WHAT IS EXPECTED
Please quote exactly the opening lines of the data, from the first line to the one where "faces.append((c + total, b" appears.

== DATA LINES ==

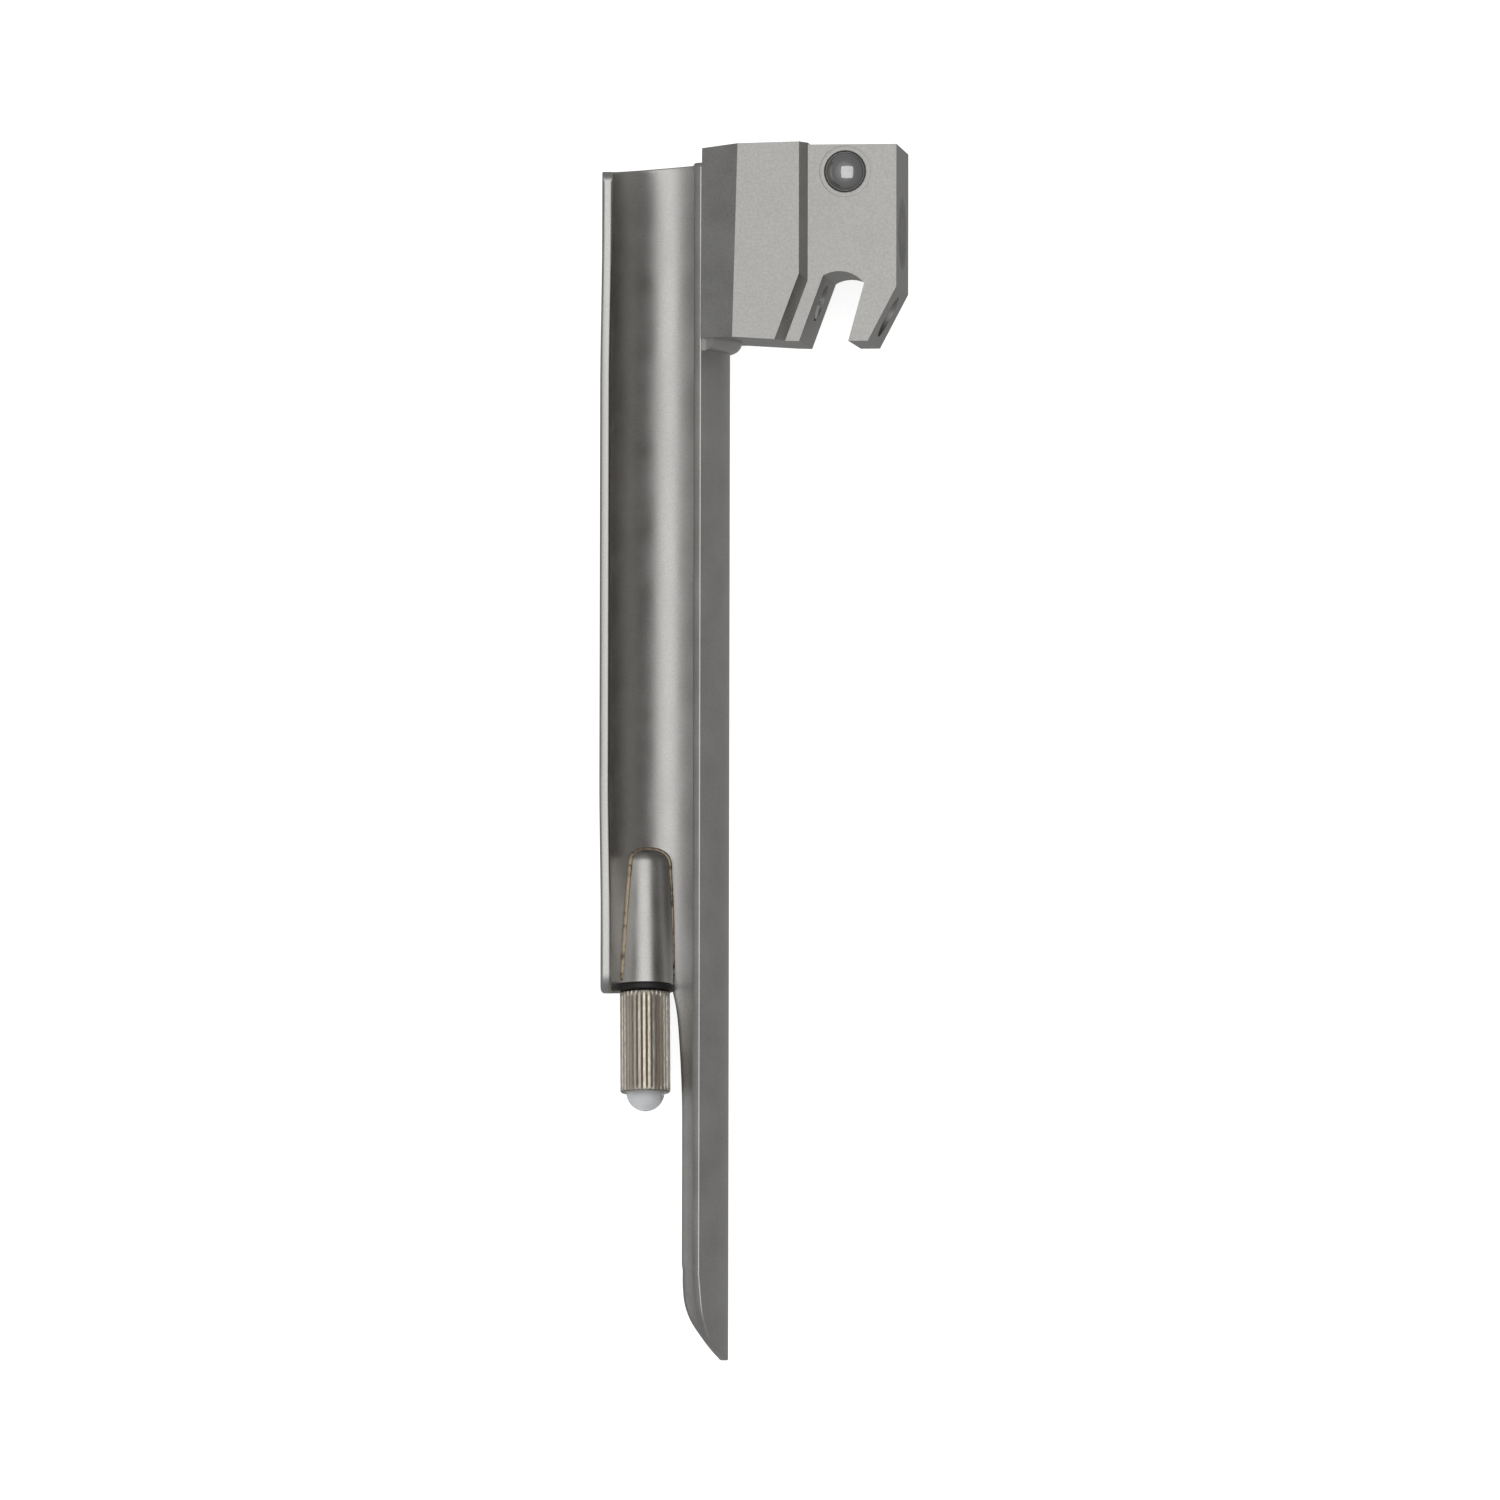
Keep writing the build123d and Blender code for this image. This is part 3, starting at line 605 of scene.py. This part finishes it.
def make_blade():
    """The formed sheet: a fine mesh of both faces, and a rounded rim all the way round."""
    rim = 0.45
    outline, edges = blade_outline()
    inner = inset(outline, rim)
    squeeze = 0.4                            # rows are wider apart along the blade than across it
    flat = [Vector((p.x, p.y * squeeze)) for p in inner]
    across, along = 0.36, 0.9
    keep_off = inset(outline, rim + 0.26)
    s = lip_s(-30)
    while s < RIDGE_S:
        y = -114.0
        while y < 15:
            if inside(Vector((s, y)), keep_off):
                flat.append(Vector((s, y * squeeze)))
            y += along
        s += across
    count = len(inner)
    points, _, triangles, _, _, _ = delaunay_2d_cdt(flat, [], [list(range(count))], 1, 1e-5)

    half = SHEET / 2
    vertices, faces = [], []
    total = len(points)
    for side in (1, -1):
        for p in points:
            place, normal = sheet_point(p.x, p.y / squeeze)
            vertices.append(place + normal * half * side)
    for triangle in triangles:
        a, b, c = triangle
        faces.append((a, b, c))
        faces.append((c + total, b + total, a + total))

    arc_steps = 4
    rows = []
    for i in range(count):
        place, normal = sheet_point(inner[i].x, inner[i].y)
        shift = outline[i] - inner[i]
        tangent_s = normal.cross(Vector((0, 1, 0)))
        if (sheet_point(inner[i].x + 0.01, inner[i].y)[0] - place).dot(tangent_s) < 0:
            tangent_s = -tangent_s
        outward = tangent_s * shift.x + Vector((0, 1, 0)) * shift.y
        reach = outward.length
        outward = outward.normalized()
        outer_edge, inner_edge = edges[i]
        row = [i]
        for side, edge in ((1, outer_edge), (-1, inner_edge)):
            corner = []
            for k in range(arc_steps + 1):
                turn = math.pi / 2 * k / arc_steps
                corner.append(place + outward * (reach - edge + edge * math.sin(turn))
                              + normal * side * (half - edge + edge * math.cos(turn)))
            if side < 0:
                corner.reverse()
            for spot in corner:
                row.append(len(vertices))
                vertices.append(spot)
        row.append(i + total)
        rows.append(row)
    for i in range(count):
        this, following = rows[i], rows[(i + 1) % count]
        for k in range(len(this) - 1):
            faces.append((this[k], this[k + 1], following[k + 1], following[k]))
    blade = mesh_object("blade_sheet", vertices, faces, sharp=60)
    # painted warm reflection and shade: a brown line on the channel's inner wall, just under the flange's
    # free edge
    brown_amount = blade.data.attributes.new("brown_amount", "FLOAT", "POINT")
    for vertex, slot in zip(blade.data.vertices, brown_amount.data):
        spot = vertex.co / MM
        inner_x = CHANNEL_X - CHANNEL_R + math.sin(tuck(spot.y)) * spot.z
        on_wall = abs(spot.x - inner_x) < 0.13
        by_edge = abs(spot.z - LIP_Z) < 0.45 and FLANGE_END_Y + 0.5 < spot.y < 12
        slot.value = 0.8 if on_wall and by_edge else 0.0
    stands_for(blade, "blade", SHEET_STEEL, "frame")


make_blade()


# ---- lamp housing and its braze seam ------------------------------------------------------
def make_housing():
    """The socket body: a cylinder rounded at its inner end, bored for the socket and for the tube."""
    nose_steps, body_steps = 12, 8
    lead_hole_r = 0.6
    nose = []
    for k in range(1, nose_steps + 1):
        turn = math.pi / 2 * k / nose_steps
        nose.append((HOUSING_R - HOUSING_NOSE + HOUSING_NOSE * math.sin(turn),
                     -HOUSING_LONG + HOUSING_NOSE * (1 - math.cos(turn))))
    body = [(HOUSING_R, (HOUSING_NOSE - HOUSING_LONG) * (1 - k / body_steps))
            for k in range(1, body_steps - 1)]
    mouth = soften([(HOUSING_R, -1.0), (HOUSING_R, 0.0), (SOCKET_R, 0.0), (SOCKET_R, -SOCKET_DEEP)], 0.12,
                   closed=False)
    back = [(lead_hole_r, -SOCKET_DEEP), (lead_hole_r, -TUBE_IN), (TUBE_R, -TUBE_IN)]
    profile = [(TUBE_R, -HOUSING_LONG)] + nose + body + mouth + back
    housing = turned_piece("housing_body", profile, LAMP_FRAME, around=128)
    stands_for(housing, "lamp_housing", SHEET_STEEL, "frame")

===

THE RESULT
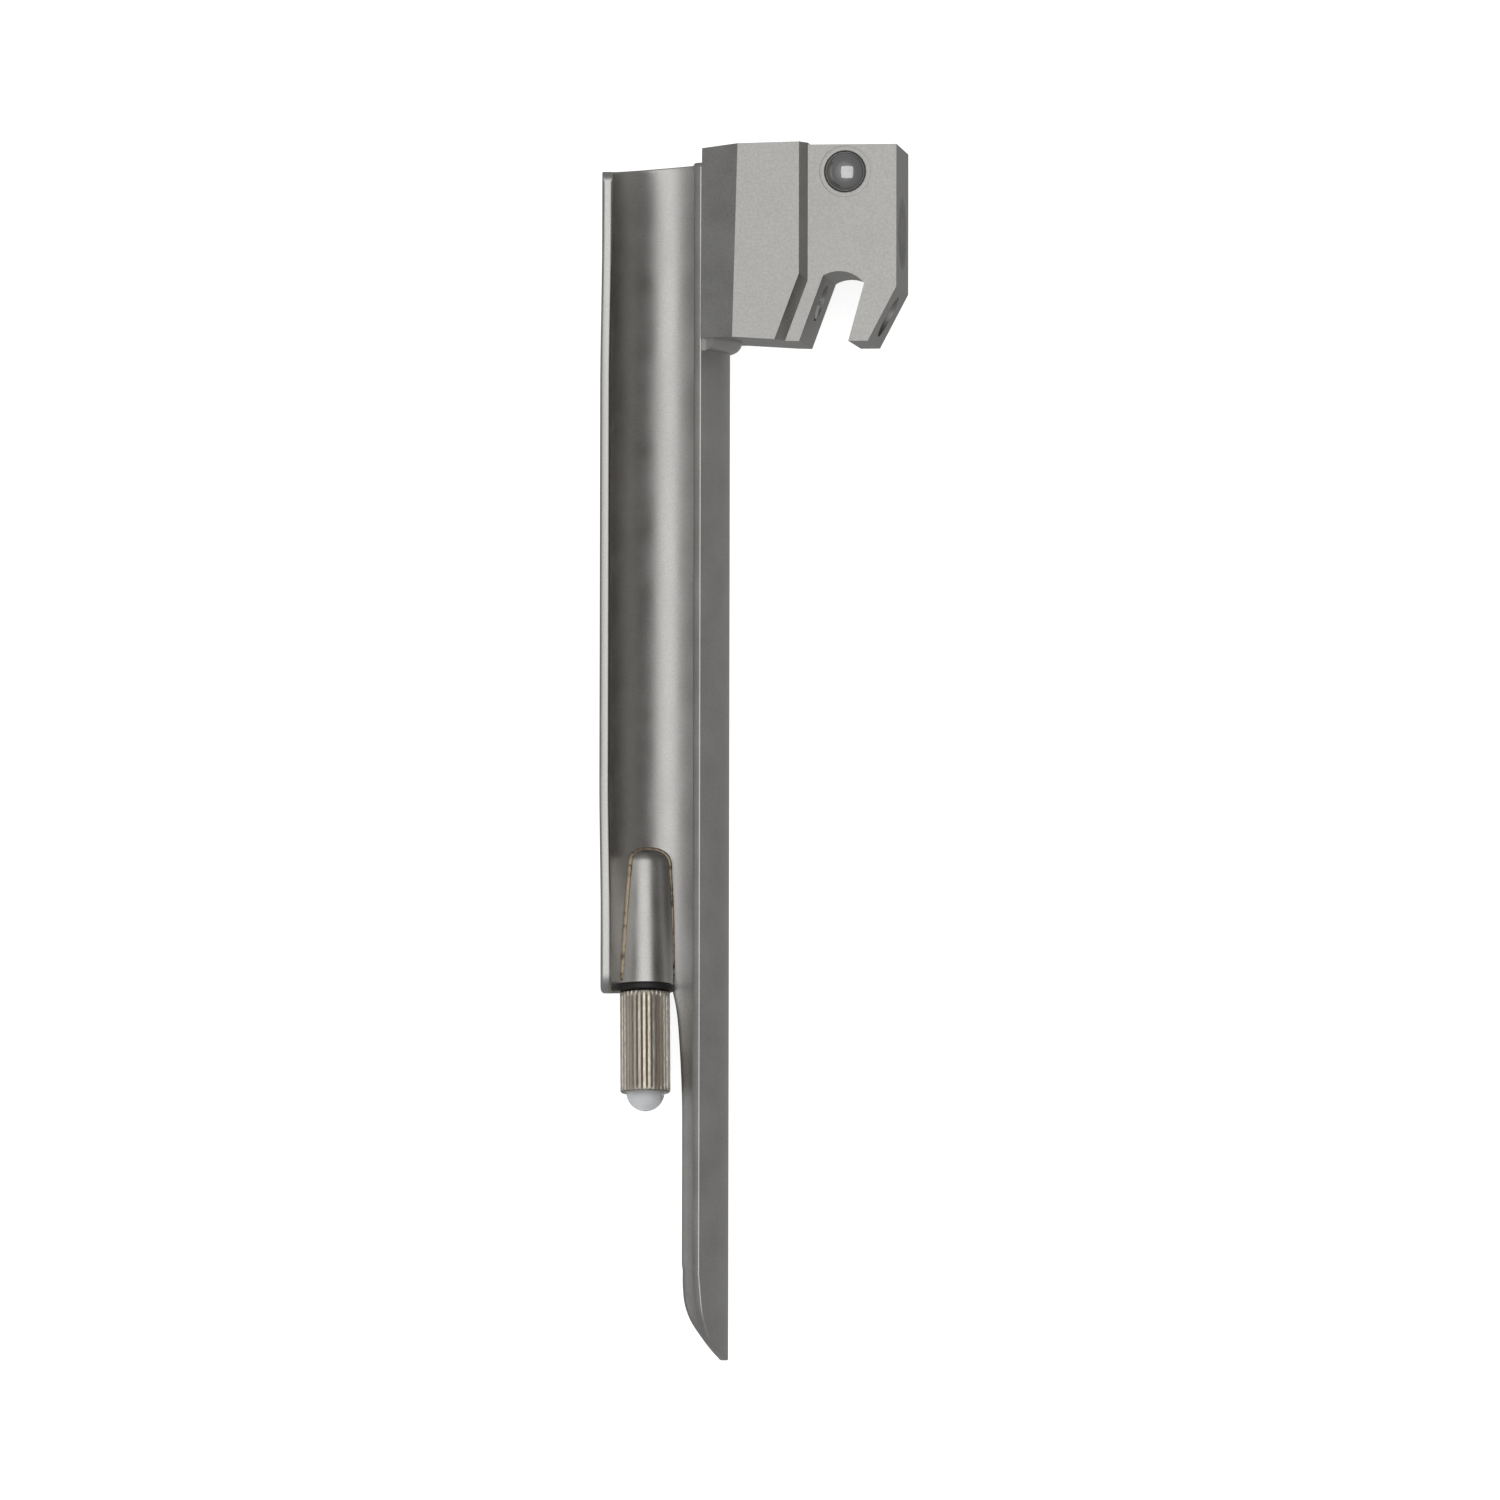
Keep writing the build123d and Blender code for this image. This is part 3, starting at line 605 of scene.py. This part finishes it.
def make_blade():
    """The formed sheet: a fine mesh of both faces, and a rounded rim all the way round."""
    rim = 0.45
    outline, edges = blade_outline()
    inner = inset(outline, rim)
    squeeze = 0.4                            # rows are wider apart along the blade than across it
    flat = [Vector((p.x, p.y * squeeze)) for p in inner]
    across, along = 0.36, 0.9
    keep_off = inset(outline, rim + 0.26)
    s = lip_s(-30)
    while s < RIDGE_S:
        y = -114.0
        while y < 15:
            if inside(Vector((s, y)), keep_off):
                flat.append(Vector((s, y * squeeze)))
            y += along
        s += across
    count = len(inner)
    points, _, triangles, _, _, _ = delaunay_2d_cdt(flat, [], [list(range(count))], 1, 1e-5)

    half = SHEET / 2
    vertices, faces = [], []
    total = len(points)
    for side in (1, -1):
        for p in points:
            place, normal = sheet_point(p.x, p.y / squeeze)
            vertices.append(place + normal * half * side)
    for triangle in triangles:
        a, b, c = triangle
        faces.append((a, b, c))
        faces.append((c + total, b + total, a + total))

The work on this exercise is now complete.